Lightning in His Hand: The Life Story of Nikola Tesla, by Inez Hunt and Wanetta Draper, nearby residents of Colorado Springs, appeared in 1964, twenty years after O'Neill's biography. O'Neill did not venture to Colorado Springs, where Tesla established an experimental station in 1899 and conducted electrical experiments which to this very day amaze scientists the world over, and consequently did not benefit from information that could have been provided by residents of that city about Tesla's interactions with them. Tesla took on flesh and bones to some degree in Hunt and Draper's biography, and the book carried numerous photographs. Much of the focus of the book concerned Tesla's half-year stay in the Springs, which was the original intent of the authors.
Why should anyone actually wish to undertake another full biography after the appearance of O'Neill's Prodigal Genius? It has been considered the most authoritative biography extant, and probably was the best effort that could have been produced by anyone at that time, with the exception of Kenneth Swezey -- a science writer and Tesla's close personal friend during the last twenty-plus years of his life. However, from this vantage point of distance in time, O'Neill's biography is now seen to be weak insofar as it analyzed Tesla the man and thin with regard to his interactions with personal associates and friends. Even though O'Neill and Tesla were amicable, Tesla kept O'Neill at a distance, and O'Neill gleaned only what he was able to pry out of Tesla with great difficulty -- certainly not the most ideal liaison for a biographer.

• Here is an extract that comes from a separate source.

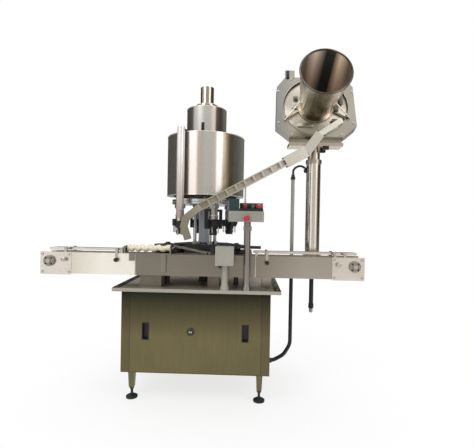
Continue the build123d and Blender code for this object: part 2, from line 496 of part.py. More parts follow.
def column():
    """Round column on its arm, lifting mast and guide rod with its stop collar."""
    arm = span(560, 764, CONV_Y, 84, 764, 878) + rod_z(COLUMN_X, COLUMN_Y, 752, 882, COLUMN_R + 14)
    arm += span(COLUMN_X - 50, COLUMN_X + 50, 70, COLUMN_Y, 764, 878)
    arm += span(376, 600, 68, 84, 775, 865) + span(376, 436, 68, 150, TABLE_Z, 865)
    arm += span(CONDUIT_X - 16, CONDUIT_X + 16, 80, CONDUIT_Y, 800, 826)
    arm -= rod_z(COLUMN_X, COLUMN_Y, 700, 900, COLUMN_R)
    arm -= rod_z(CONDUIT_X, CONDUIT_Y, 700, 900, CONDUIT_R)
    save("column_arm", arm)
    tube = ring_z(COLUMN_X, COLUMN_Y, COLUMN_Z0, COLUMN_Z1, COLUMN_R, COLUMN_BORE)
    tube += rod_z(COLUMN_X, COLUMN_Y, COLUMN_Z0, COLUMN_Z0 + 14, COLUMN_R)
    tube -= rod_z(COLUMN_X, COLUMN_Y, COLUMN_Z0 - 5, COLUMN_Z0 + 30, GUIDE_R + SHAFT_FIT)
    save("column", tube)
    x, y = COLUMN_X, COLUMN_Y
    mast = ring_z(x, y, MAST_Z0, MAST_Z1, MAST_R, MAST_R - 6)
    mast += rod_z(x, y, MAST_Z0, MAST_Z0 + 16, MAST_R - 1) - rod_z(x, y, MAST_Z0 - 1, MAST_Z0 + 20, GUIDE_R)
    save("lift_mast", mast, span(x - 168, x + 168, 52, 172, MAST_Z1, MAST_Z1 + FLANGE_T))
    guide = rod_z(x, y, GUIDE_Z0, GUIDE_Z1, GUIDE_R) + rod_z(x, y, GUIDE_Z0 - 26, GUIDE_Z0, GUIDE_R + 3)
    guide += Pos(x, y, GUIDE_Z0 - 56) * turned([(0, 0), (9, 0), (12, 6), (12, 31), (0, 31)])
    save("guide_rod", guide)


def sorter():
    """Octagonal housing, disc, hopper with stays and the sorter motor."""
    f = sorter_frame()
    back = -PLATE_DEPTH
    house = extrude(f * octagon(), amount=-PLATE_DEPTH)
    inner = extrude(f.offset(5) * octagon(-PLATE_T), amount=-(PLATE_DEPTH + 5 - PLATE_T))
    house -= inner
    lip = extrude(f * octagon(), amount=-PLATE_T) - extrude(f.offset(1) * Circle(DISC_R + 14), amount=-PLATE_T - 2)
    house += lip
    house += extrude(f.offset(-PLATE_T) * (Circle(DISC_R + 17) - Circle(DISC_R + 14)), amount=-26)
    house -= extrude(f.offset(back - 5) * Circle(16), amount=20)
    lug = f * Pos(-PLATE_W / 2 + 92, PLATE_H / 2 + 22, 0) * Box(62, 60, 4)
    house += (lug - f * Pos(-PLATE_W / 2 + 78, PLATE_H / 2 + 22, 0) * Box(12, 40, 8))
    # foot strip under the housing that stands on the mast flange
    foot = span(SORT_X - 160, SORT_X + 160, 52, 82, MAST_Z1 + FLANGE_T, MAST_Z1 + FLANGE_T + 40)
    house += foot - extrude(f * octagon(), amount=-PLATE_DEPTH)
    save("sorter_housing", house)
    disc = extrude(f.offset(-22) * Circle(DISC_R), amount=-DISC_T)
    disc += extrude(f.offset(-22 - DISC_T + 1) * Circle(34), amount=-34)
    disc += extrude(f.offset(-40) * Circle(12), amount=-PLATE_DEPTH + 20)
    for k in range(12):
        a = math.radians(30 * k)
        disc -= extrude(f.offset(-20) * Pos((DISC_R - 20) * math.cos(a), (DISC_R - 20) * math.sin(a)) * Circle(15), amount=-20)
    save("sorting_disc", disc)
    outer = loft([f * Circle(HOPPER_R0), f.offset(HOPPER_L) * Circle(HOPPER_R1)])
    hollow = loft([f.offset(-1) * Circle(HOPPER_R0 - HOPPER_T), f.offset(HOPPER_L + 1) * Circle(HOPPER_R1 - HOPPER_T)])
    cone = outer - hollow
    cone += extrude(f.offset(HOPPER_L - 3) * (Circle(HOPPER_R1 + 3) - Circle(HOPPER_R1 - HOPPER_T - 0.5)), amount=6)
    cone += extrude(f * (Circle(HOPPER_R0 + 16) - Circle(HOPPER_R0 - HOPPER_T)), amount=3)
    for s in (-1, 1):
        bar = extrude(f * Pos(s * 148, -60) * Rot(0, 0, s * -32) * Rectangle(100, 12), amount=4)
        cone += bar
        cone += extrude(f * Pos(s * 190, -86) * Rectangle(26, 22), amount=4)
    save("hopper", cone)
    motor = extrude(f.offset(back) * Rectangle(90, 90), amount=-52) - extrude(f.offset(back + 1) * Circle(13), amount=-30)
    motor += extrude(f.offset(back - 51) * Circle(42), amount=-92)
    save("sorter_motor", motor)


def channel(p, q, width, depth, lap):
    """A square tube between two points with its broad face towards the operator."""
    d = q - p
    across = Vector(0, -1, 0).cross(d)
    g = Plane(origin=(p + q) * 0.5, x_dir=d, z_dir=d.cross(across))
    return g * Box(d.length + 2 * lap, width, depth) - g * Box(d.length + 2 * lap + 9, width - 6, depth - 5)


def chute():
    """Cap chute: drop box under the sorter, straight two-rail run and curved lower end."""
    ax, ay, az = CHUTE_A
    bx, by, bz = CHUTE_B
    run = Vector(bx - ax, by - ay, bz - az)
    length = run.length
    normal = Vector(0, -1, 0).cross(run).normalized()
    out = run.cross(normal).normalized()
    if out.Y > 0:
        out = out * -1
    f = Plane(origin=(ax, ay, az), x_dir=(run.X, run.Y, run.Z), z_dir=(out.X, out.Y, out.Z))

    def piece(s0, s1, w0, w1, d0, d1):
        return f * Pos((s0 + s1) / 2, (w0 + w1) / 2, (d0 + d1) / 2) * Box(s1 - s0, w1 - w0, d1 - d0)

    half = CHUTE_W / 2
    wide = piece(0, 172, -34, 34, -CHUTE_D / 2, -CHUTE_D / 2 + 3)
    wide += piece(0, 172, -34, -28, -CHUTE_D / 2, CHUTE_D / 2) + piece(0, 172, 28, 34, -CHUTE_D / 2, CHUTE_D / 2)
    wide += piece(14, 166, -30, 30, CHUTE_D / 2 - 2, CHUTE_D / 2)
    track = piece(160, length, -half, half, -CHUTE_D / 2, -CHUTE_D / 2 + 3)
    for s in (-1, 1):
        w0, w1 = sorted((s * half, s * (half - 7)))
        track += piece(160, length, w0, w1, -CHUTE_D / 2, CHUTE_D / 2)
    for i in range(9):
        s = 196 + i * 62
        track += piece(s, s + 12, -half, half, CHUTE_D / 2 - 3, CHUTE_D / 2 + 1)
    body = wide + track
    lead = [Vector(842, 32, SORT_Z - 104), Vector(706, 0, SORT_Z - 198), Vector(ax - 6, ay - 1, az - 4)]
    for (p, q), (wid, dep) in zip(zip(lead, lead[1:]), ((34, 15), (58, 20))):
        body += channel(p, q, wid, dep, 8)
    path = [Vector(bx, by, bz), Vector(-87, -92, 1105), Vector(-104, -66, 1052), Vector(-86, -30, 985)]
    for p, q in zip(path, path[1:]):
        body += channel(p, q, CHUTE_W - 4, CHUTE_D, 7)
    inside = CHUTE_W / 2 - 7
    body -= piece(6, length - 4, -inside, inside, -CHUTE_D / 2 + 3, CHUTE_D / 2 - 3)
    body += piece(434, 462, -half, 4, -CHUTE_D / 2 - 15, -CHUTE_D / 2)
    body -= rod_z(STAY_X, STAY_Y, STAY_Z0, STAY_Z1 + 40, STAY_R)
    save("cap_chute", body)
    stay = rod_z(STAY_X, STAY_Y, STAY_Z0, STAY_Z1, STAY_R)
    save("chute_stay", stay)


# Console, junction box, conduit
def flanged_post(x, y, top):
    """A round post with a conical base flange on the table."""
    return Pos(x, y, TABLE_Z) * turned([
        (0, 0), (26.5, 0), (26.5, 6), (CON_POST_R + 1, 30), (CON_POST_R, 32), (CON_POST_R, top - TABLE_Z), (0, top - TABLE_Z)])


def console():
    """Console post, box, bezel and its push buttons."""
    post = flanged_post(POST_X, CON_Y, CON_Z0)
    clamp = span(POST_X - 24, POST_X + 24, CON_Y - 24, STAY_Y + 12, 1036, 1062) - rod_z(POST_X, CON_Y, 1000, 1087, CON_POST_R)
    clamp -= rod_z(STAY_X, STAY_Y, 1000, 1100, STAY_R + SHAFT_FIT)
    save("console_post", post, clamp)
    box = span(CON_X0, CON_X1, CON_Y0, CON_Y1, CON_Z0, CON_Z1)
    box = fillet(box.edges().filter_by(Axis.Z), 4)
    box -= span(CON_X0 + 3, CON_X1 - 3, CON_Y0 + 3, CON_Y1 - 3, CON_Z0 + 3, CON_Z1 - 3)
    box -= rod_y(FRONT_X, FRONT_Z, CON_Y0 - 1, CON_Y0 + 4, 9 + BUTTON_GAP)
    for name, x, r, stem, h, dome in TOP_BUTTONS:
        box -= rod_z(x, TOP_Y, CON_Z1 - 4, CON_Z1 + 1, stem + BUTTON_GAP)
    save("console_box", box)
    bezel = span(CON_X0 + 4, CON_X1 - 4, TOP_Y - 34, TOP_Y + 34, CON_Z1, CON_Z1 + 16)
    bezel += span(CON_X0 + 2, CON_X0 + 60, TOP_Y - 30, TOP_Y + 30, CON_Z1, CON_Z1 + 72)
    for name, x, r, stem, h, dome in TOP_BUTTONS:
        bezel -= rod_z(x, TOP_Y, CON_Z1 - 1, CON_Z1 + 20, stem + BUTTON_GAP)
    save("console_bezel", bezel)
    front = rod_y(FRONT_X, FRONT_Z, CON_Y0 - 22, CON_Y0 - 6, 17) + rod_y(FRONT_X, FRONT_Z, CON_Y0 - 8, CON_Y0 + 12, 9)
    save("stop_button", chamfer(front.edges().filter_by(GeomType.CIRCLE).sort_by(Axis.Y)[0], 3))
    for name, x, r, stem, h, dome in TOP_BUTTONS:
        z0 = CON_Z1 + 16 + TRAVEL
        cap = rod_z(x, TOP_Y, z0, z0 + h, r) + rod_z(x, TOP_Y, CON_Z1 - 16, z0 + 1, stem)
        save(name, chamfer(cap.edges().filter_by(GeomType.CIRCLE).sort_by(Axis.Z)[-1], dome))


def junction_box():
    """Small electrical box on its own post in front of the conveyor."""
    cx = (JBOX_X0 + JBOX_X1) / 2
    post = flanged_post(cx, CON_Y, JBOX_Z0)
    box = span(JBOX_X0, JBOX_X1, JBOX_Y0, JBOX_Y1, JBOX_Z0, JBOX_Z1)
    box = fillet(box.edges().filter_by(Axis.Y), 5)
    box -= span(JBOX_X0 + 3, JBOX_X1 - 3, JBOX_Y0 + 3, JBOX_Y1 - 3, JBOX_Z0 + 3, JBOX_Z1 - 3)
    save("junction_box", box, post)


def hoses():
    """Rigid conduit, upper hose loop to the column and lower hose to the cabinet."""
    top = 1384.0
    conduit = ring_z(CONDUIT_X, CONDUIT_Y, 790, top, CONDUIT_R, CONDUIT_R - 1.5)
    save("conduit", conduit)
    y, run = CONDUIT_Y, 51.3
    c, s = run * math.cos(math.radians(30)), run * math.sin(math.radians(30))
    pts = [(CONDUIT_X, y, top), (CONDUIT_X, y, top + run), (CONDUIT_X + c, y, top + run + s), (CONDUIT_X + 2 * c + 1, y, top + run - 1.5)]
    wire = FilletPolyline(*pts, radius=38)
    print("upper hose bend radius 38.0 mm, diameter", 2 * HOSE_R)
    start = Plane(origin=wire @ 0, z_dir=wire % 0)
    loop = sweep(start * Circle(HOSE_R), path=wire)
    column_wall = rod_z(COLUMN_X, COLUMN_Y, COLUMN_Z0, COLUMN_Z1, COLUMN_R)
    save("upper_hose", loop - column_wall)
    x = CONDUIT_X
    pts = [(x, y, 790), (x, y, HOSE_END_Z + 109.3), (x - 40, y, HOSE_END_Z + 40), (x - 109.3, y, HOSE_END_Z), (CAB_X1 - 16, y, HOSE_END_Z)]
    wire = FilletPolyline(*pts, radius=95)
    print("lower hose bend radius 95.0 mm, diameter", 2 * LOW_HOSE_R)
    start = Plane(origin=wire @ 0, z_dir=wire % 0)
    save("lower_hose", sweep(start * Circle(LOW_HOSE_R), path=wire))


cabinet()
front_panel()
table_and_feet()
conveyor()
guide_rails()
infeed_screw()
turret()
heads()
transfer_stars()
drum()
gearmotor()
column()
sorter()
chute()
console()
junction_box()
hoses()
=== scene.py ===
"""Rotary bottle capping machine: finishes, small fittings, camera and studio around its solids.

Positions are written in machine millimetres: X along the conveyor (bottles travel to +X), Y away from
the operator with zero on the conveyor centre line, Z up from the floor. spot() turns them into metres
in the shared frame. A piece made around (0, MID, 0) lies around the origin of the shared frame.
"""

import json
import logging
import math
from collections.abc import Callable
from dataclasses import dataclass
from enum import Enum

import bpy
from mathutils import Euler, Matrix, Vector

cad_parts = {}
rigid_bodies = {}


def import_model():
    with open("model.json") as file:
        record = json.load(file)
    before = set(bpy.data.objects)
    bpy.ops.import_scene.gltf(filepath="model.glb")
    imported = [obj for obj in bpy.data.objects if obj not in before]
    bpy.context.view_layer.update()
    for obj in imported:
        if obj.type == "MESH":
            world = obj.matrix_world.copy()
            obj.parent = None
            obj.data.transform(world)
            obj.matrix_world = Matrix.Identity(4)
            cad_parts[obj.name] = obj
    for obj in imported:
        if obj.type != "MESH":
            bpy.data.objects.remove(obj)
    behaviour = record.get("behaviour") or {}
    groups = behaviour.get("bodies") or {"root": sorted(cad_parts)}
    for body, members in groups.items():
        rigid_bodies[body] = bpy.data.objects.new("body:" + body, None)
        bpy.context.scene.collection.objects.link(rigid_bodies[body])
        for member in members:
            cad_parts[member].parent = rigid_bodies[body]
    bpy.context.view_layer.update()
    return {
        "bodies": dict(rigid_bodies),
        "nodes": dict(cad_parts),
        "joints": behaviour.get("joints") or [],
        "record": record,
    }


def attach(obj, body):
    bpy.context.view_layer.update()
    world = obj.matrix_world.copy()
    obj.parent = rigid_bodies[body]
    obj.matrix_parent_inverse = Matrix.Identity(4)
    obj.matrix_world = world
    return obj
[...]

Much information has surfaced since the appearance of O'Neill's biography, adding new dimensions to the extent of knowledge about Tesla. Many questions asked by students of his life have been answered; however, this unfolding has also presented many more mysteries. The Freedom of Information Acts revealed that the federal government had a great interest in Tesla's papers. Why shouldn't it? In the midst of World War II, and at press conferences, Tesla often startled reporters with talk of developing weapons with beams that would melt aircraft, telegeodynamics, and other advanced concepts. Whether real or speculative, the federal government took no chances. What became of these investigations by federal agencies is a story in itself.

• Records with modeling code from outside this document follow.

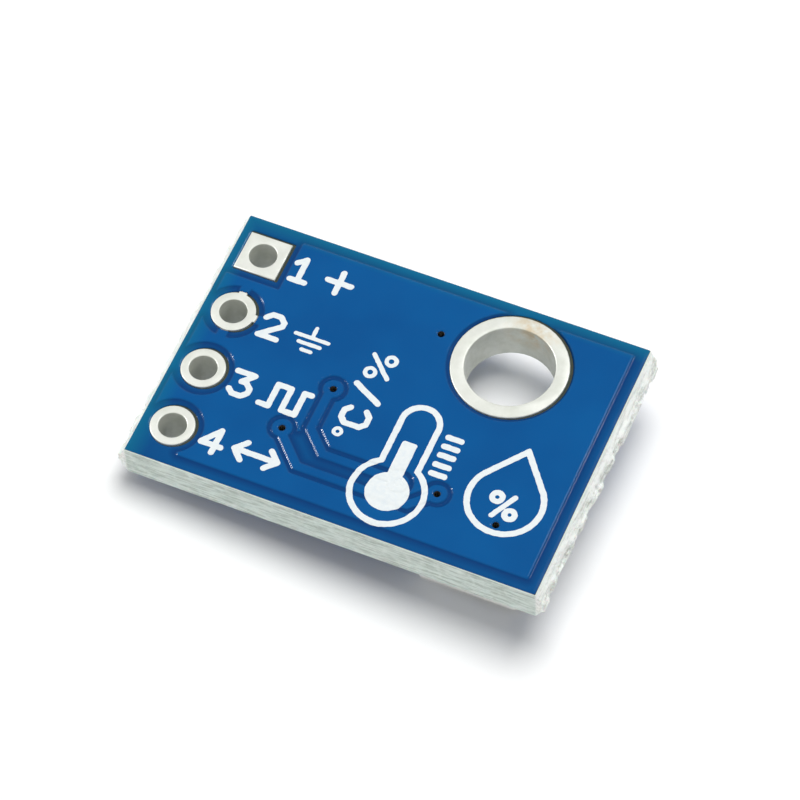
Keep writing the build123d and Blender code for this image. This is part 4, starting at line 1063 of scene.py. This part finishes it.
# %% White tent
world = bpy.data.worlds.new("white_tent")
bpy.context.scene.world = world
world.use_nodes = True
tent = world.node_tree
background = tent.nodes["Background"]
background.inputs["Color"].default_value = (1, 1, 1, 1)
path = knot(tent, "ShaderNodeLightPath").outputs
seen = knot(tent, "ShaderNodeMath", {"operation": "MAXIMUM"}, i0=path["Is Camera Ray"],
            i1=path["Is Transmission Ray"]).outputs[0]
seen_or_mirrored = knot(tent, "ShaderNodeMath", {"operation": "MAXIMUM"}, i0=seen,
                        i1=path["Is Glossy Ray"]).outputs[0]
TENT_LIGHT = 0.35
strength = knot(tent, "ShaderNodeMapRange", Value=seen_or_mirrored)
strength.inputs["To Min"].default_value = TENT_LIGHT
strength.inputs["To Max"].default_value = 1.0
tent.links.new(strength.outputs[0], background.inputs["Strength"])
print("the tent lights with", TENT_LIGHT, "of what it shows")


# %% Lamps
def lamp(name, towards, distance, size, energy, mirrored):
    """A round area lamp at the board, which is either only mirrored or only not mirrored."""
    data = bpy.data.lights.new(name, "AREA")
    data.shape = "DISK"
    data.size = size
    data.energy = energy
    towards = Vector(towards).normalized()
    made = placed(name, data)
    made.location = towards * distance
    made.rotation_mode = "QUATERNION"
    made.rotation_quaternion = towards.to_track_quat("Z", "Y")
    made.visible_glossy = mirrored
    made.visible_diffuse = not mirrored
    print(name, round(distance / MM), "mm away,", energy, "W")


lamp("key_lamp", (0.10, 0.23, 0.97), 0.30, 0.20, 0.74, mirrored=False)
lamp("front_lamp", (-0.60, -0.70, 0.20), 0.30, 0.06, 0.14, mirrored=False)
lamp("edge_lamp", (-0.80, -0.07, 0.60), 0.30, 0.024, 0.50, mirrored=True)
lamp("rim_lamp", (0.304, 0.479, 0.823), 0.30, 0.018, 0.22, mirrored=True)
bpy.context.scene.view_settings.view_transform = "Standard"

# %% [markdown]
# Dressing a part must not change its size. Both boxes are written out, so they can be compared.

# %% Sizes and finish
dressed_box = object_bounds()
for low, high in zip(solid_box[0], dressed_box[0]):
    print("low corner moved by", round((high - low) / MM, 4), "mm")
for low, high in zip(solid_box[1], dressed_box[1]):
    print("high corner moved by", round((high - low) / MM, 4), "mm")
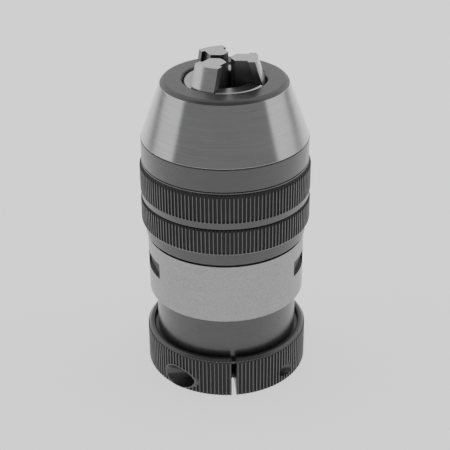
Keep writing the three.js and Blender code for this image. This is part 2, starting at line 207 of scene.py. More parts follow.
def black_oxide(name, dark, light, rough, streak=0.5):
    """Oil-black oxide on turned steel: near black, slightly mottled, with faint marks round the axis."""
    material, tree, shader, place = node_material(name, 0.0, rough)
    shader.inputs["IOR"].default_value = OXIDE_IOR
    streaks = noise(tree, turned_coordinates(tree, place, 60.0, 3600.0), 1.0, 4.0)
    clouds = noise(tree, place, 220.0, 2.0)
    cloud_share = math_node(tree, "MULTIPLY", clouds, 1.0 - streak)
    tone = math_node(tree, "MULTIPLY_ADD", streaks, streak, cloud_share)
    colour = blend_colours(tree, spread(tree, tone, 0.0, 1.0), dark, light)
    tree.links.new(colour, shader.inputs["Base Color"])
    tree.links.new(spread(tree, clouds, rough * 0.9, rough * 1.2), shader.inputs["Roughness"])
    bump(tree, shader, streaks, 0.3, 0.00002)
    return material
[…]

In reviewing my own interest in Tesla, since high school days I was fascinated by his high frequency, high voltage researches for which he became world known. I was disturbed, however, by the inordinate difficulty in obtaining copies of his technical writings and, as well, identifying references to writings by others about Tesla's work. This prompted what was to become a project of many years -- that of producing an exhaustive catalog (published in 1979 as a bibliography and for which I served as co-editor) of the writings by and about Tesla and his work. In the course of pursuing studies in electrical engineering, and continuing interest in Tesla's high frequency, high voltage researches, my inquiries eventually led me to meet those who worked for him, such as his secretaries Dorothy Skerritt and Muriel Arbus, and laboratory technicians such as Walter Wilhelm. Along the way, his personal friends came into the picture as well as others who had known Tesla on a person-to-person basis.

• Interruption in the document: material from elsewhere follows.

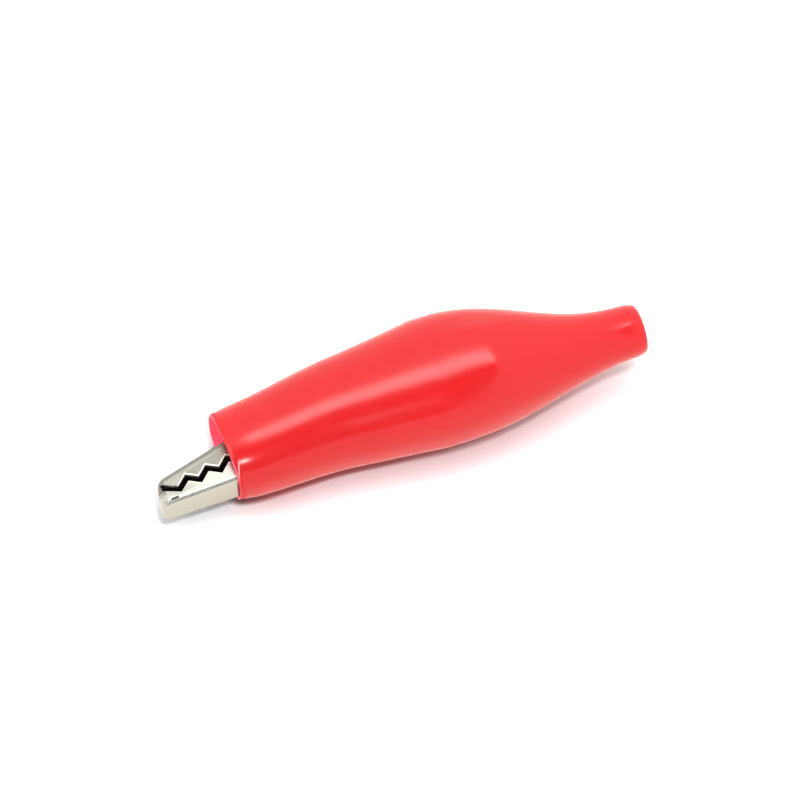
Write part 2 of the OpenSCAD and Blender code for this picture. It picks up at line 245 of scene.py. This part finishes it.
def cavity_ring(x, widen=0.0):
    half = [h + widen for h in cavity_half(x)]
    squareness = mix(CAVITY_SQUARENESS, skin_squareness(x), part_of(x, RIVET_X, BULGE_START))
    return boot_ring(x, half, squareness)


def round_ring(x, radius):
    return boot_ring(x, (radius, radius), ELLIPSE)


def make_boot():
    """One closed skin: from the tail to the mouth, round the lip and back through the cavity."""
    rings = [skin_ring(x) for x in stations(-TAIL_ROUND, MOUTH_X + LIP_ROUND)]
    for a in quarter_turns():
        rings.append(skin_ring(MOUTH_X + LIP_ROUND * (1 - sin(a)), LIP_ROUND * (1 - cos(a))))
    for a in quarter_turns():
        rings.append(cavity_ring(MOUTH_X + LIP_ROUND * (1 - cos(a)), LIP_ROUND * (1 - sin(a))))
    rings += [cavity_ring(x) for x in stations(MOUTH_X + 2 * LIP_ROUND, -CABLE_HOLE)]
    rings += [round_ring(x, CABLE_RADIUS) for x in stations(-CABLE_HOLE, -HOLE_ROUND)]
    for a in quarter_turns():
        rings.append(round_ring(-HOLE_ROUND * (1 - sin(a)), CABLE_RADIUS + HOLE_ROUND * (1 - cos(a))))
    for a in quarter_turns():
        rings.append(round_ring(-TAIL_ROUND * (1 - cos(a)), TAIL_RADIUS - TAIL_ROUND * (1 - sin(a))))
    # The last ring would lie on the first one
    return skin_through("boot_sleeve", rings[:-1], closed=True)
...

As the Tesla Centennial (1956) approached, it became apparent that no observances were being arranged by the major scientific and engineering organizations in this country to signal the event. Together with Skerritt, Arbus, Wilhelm, and a number of other interested persons, therefore, I helped found the Tesla Society -- the function of which was to develop and coordinate activities for the centennial observance. Following the centennial year, the Society expired, but an awareness of Tesla's impact on society was regenerated in the hiatus since his death. An interest had been reawakened in the discoveries that he announced and demonstrated, but which had been retarded in development because of a technology lag in associated disciplines, such as material sciences.
Inspiration -- that is what he gave to other inventors whose endeavors his life spanned, and that is what his work continues to give to technical specialists in these times. On the occasion of Tesla's seventy-fifth birthday (1931), his contemporaries wrote that his lectures were then both as imaginative and inspirational to productive development as when they were first published forty years before that:
In almost every step of progress in electrical power engineering, as well as in radio, we can trace the spark of thought back to Nikola Tesla. There are few indeed who in their lifetime see realization of such a far-flung imagination. (E. F. W. Alexanderson)
In reading of Tesla's work one is constantly struck by his many suggestions which have anticipated later developments in the radio art. (Louis Cohen)
Prolific inventor, who solved the greatest problem in electrical engineering of his time, and gave to the world the polyphase motor and system of distribution, revolutionizing the power art and founding its phenomenal development. My contact as your assistant at the historic Columbia University high frequency lecture and afterward has left an indelible impression and inspiration which has influenced my life. (Gano Dunn)
You fanned into a never dying flame my latent interest in gaseous conduction. Early in 1894 I told our mutual friend that your book...which contains your original lectures, would still be considered a classic a hundred years hence. I have not changed my opinion. (D. McFarlan Moore)
I remember vividly the eagerness and fascination with which I read your account of the high tension experiments more than forty years ago. They were most original and daring: they opened up new vistas for exploration by thought and experiment. (W. H. Bragg)
There are three aspects of Tesla's work which particularly deserve our admiration: The importance of the achievements in themselves, as judged by their practical bearing; the logical clearness and purity of thought, with which the arguments are pursued and new results obtained; the vision and the inspiration, I should almost say the courage, of seeing remote things far ahead and so opening up new avenues to mankind. (I. C. M. Brentano)
Today, we yet find that the writings of Tesla retain their undiminished power of inspirational endeavor to the reader. Tesla was indeed out of his time, and this biography represents a distinct achievement in overcoming unusual investigative obstacles to bring his remarkable story to life.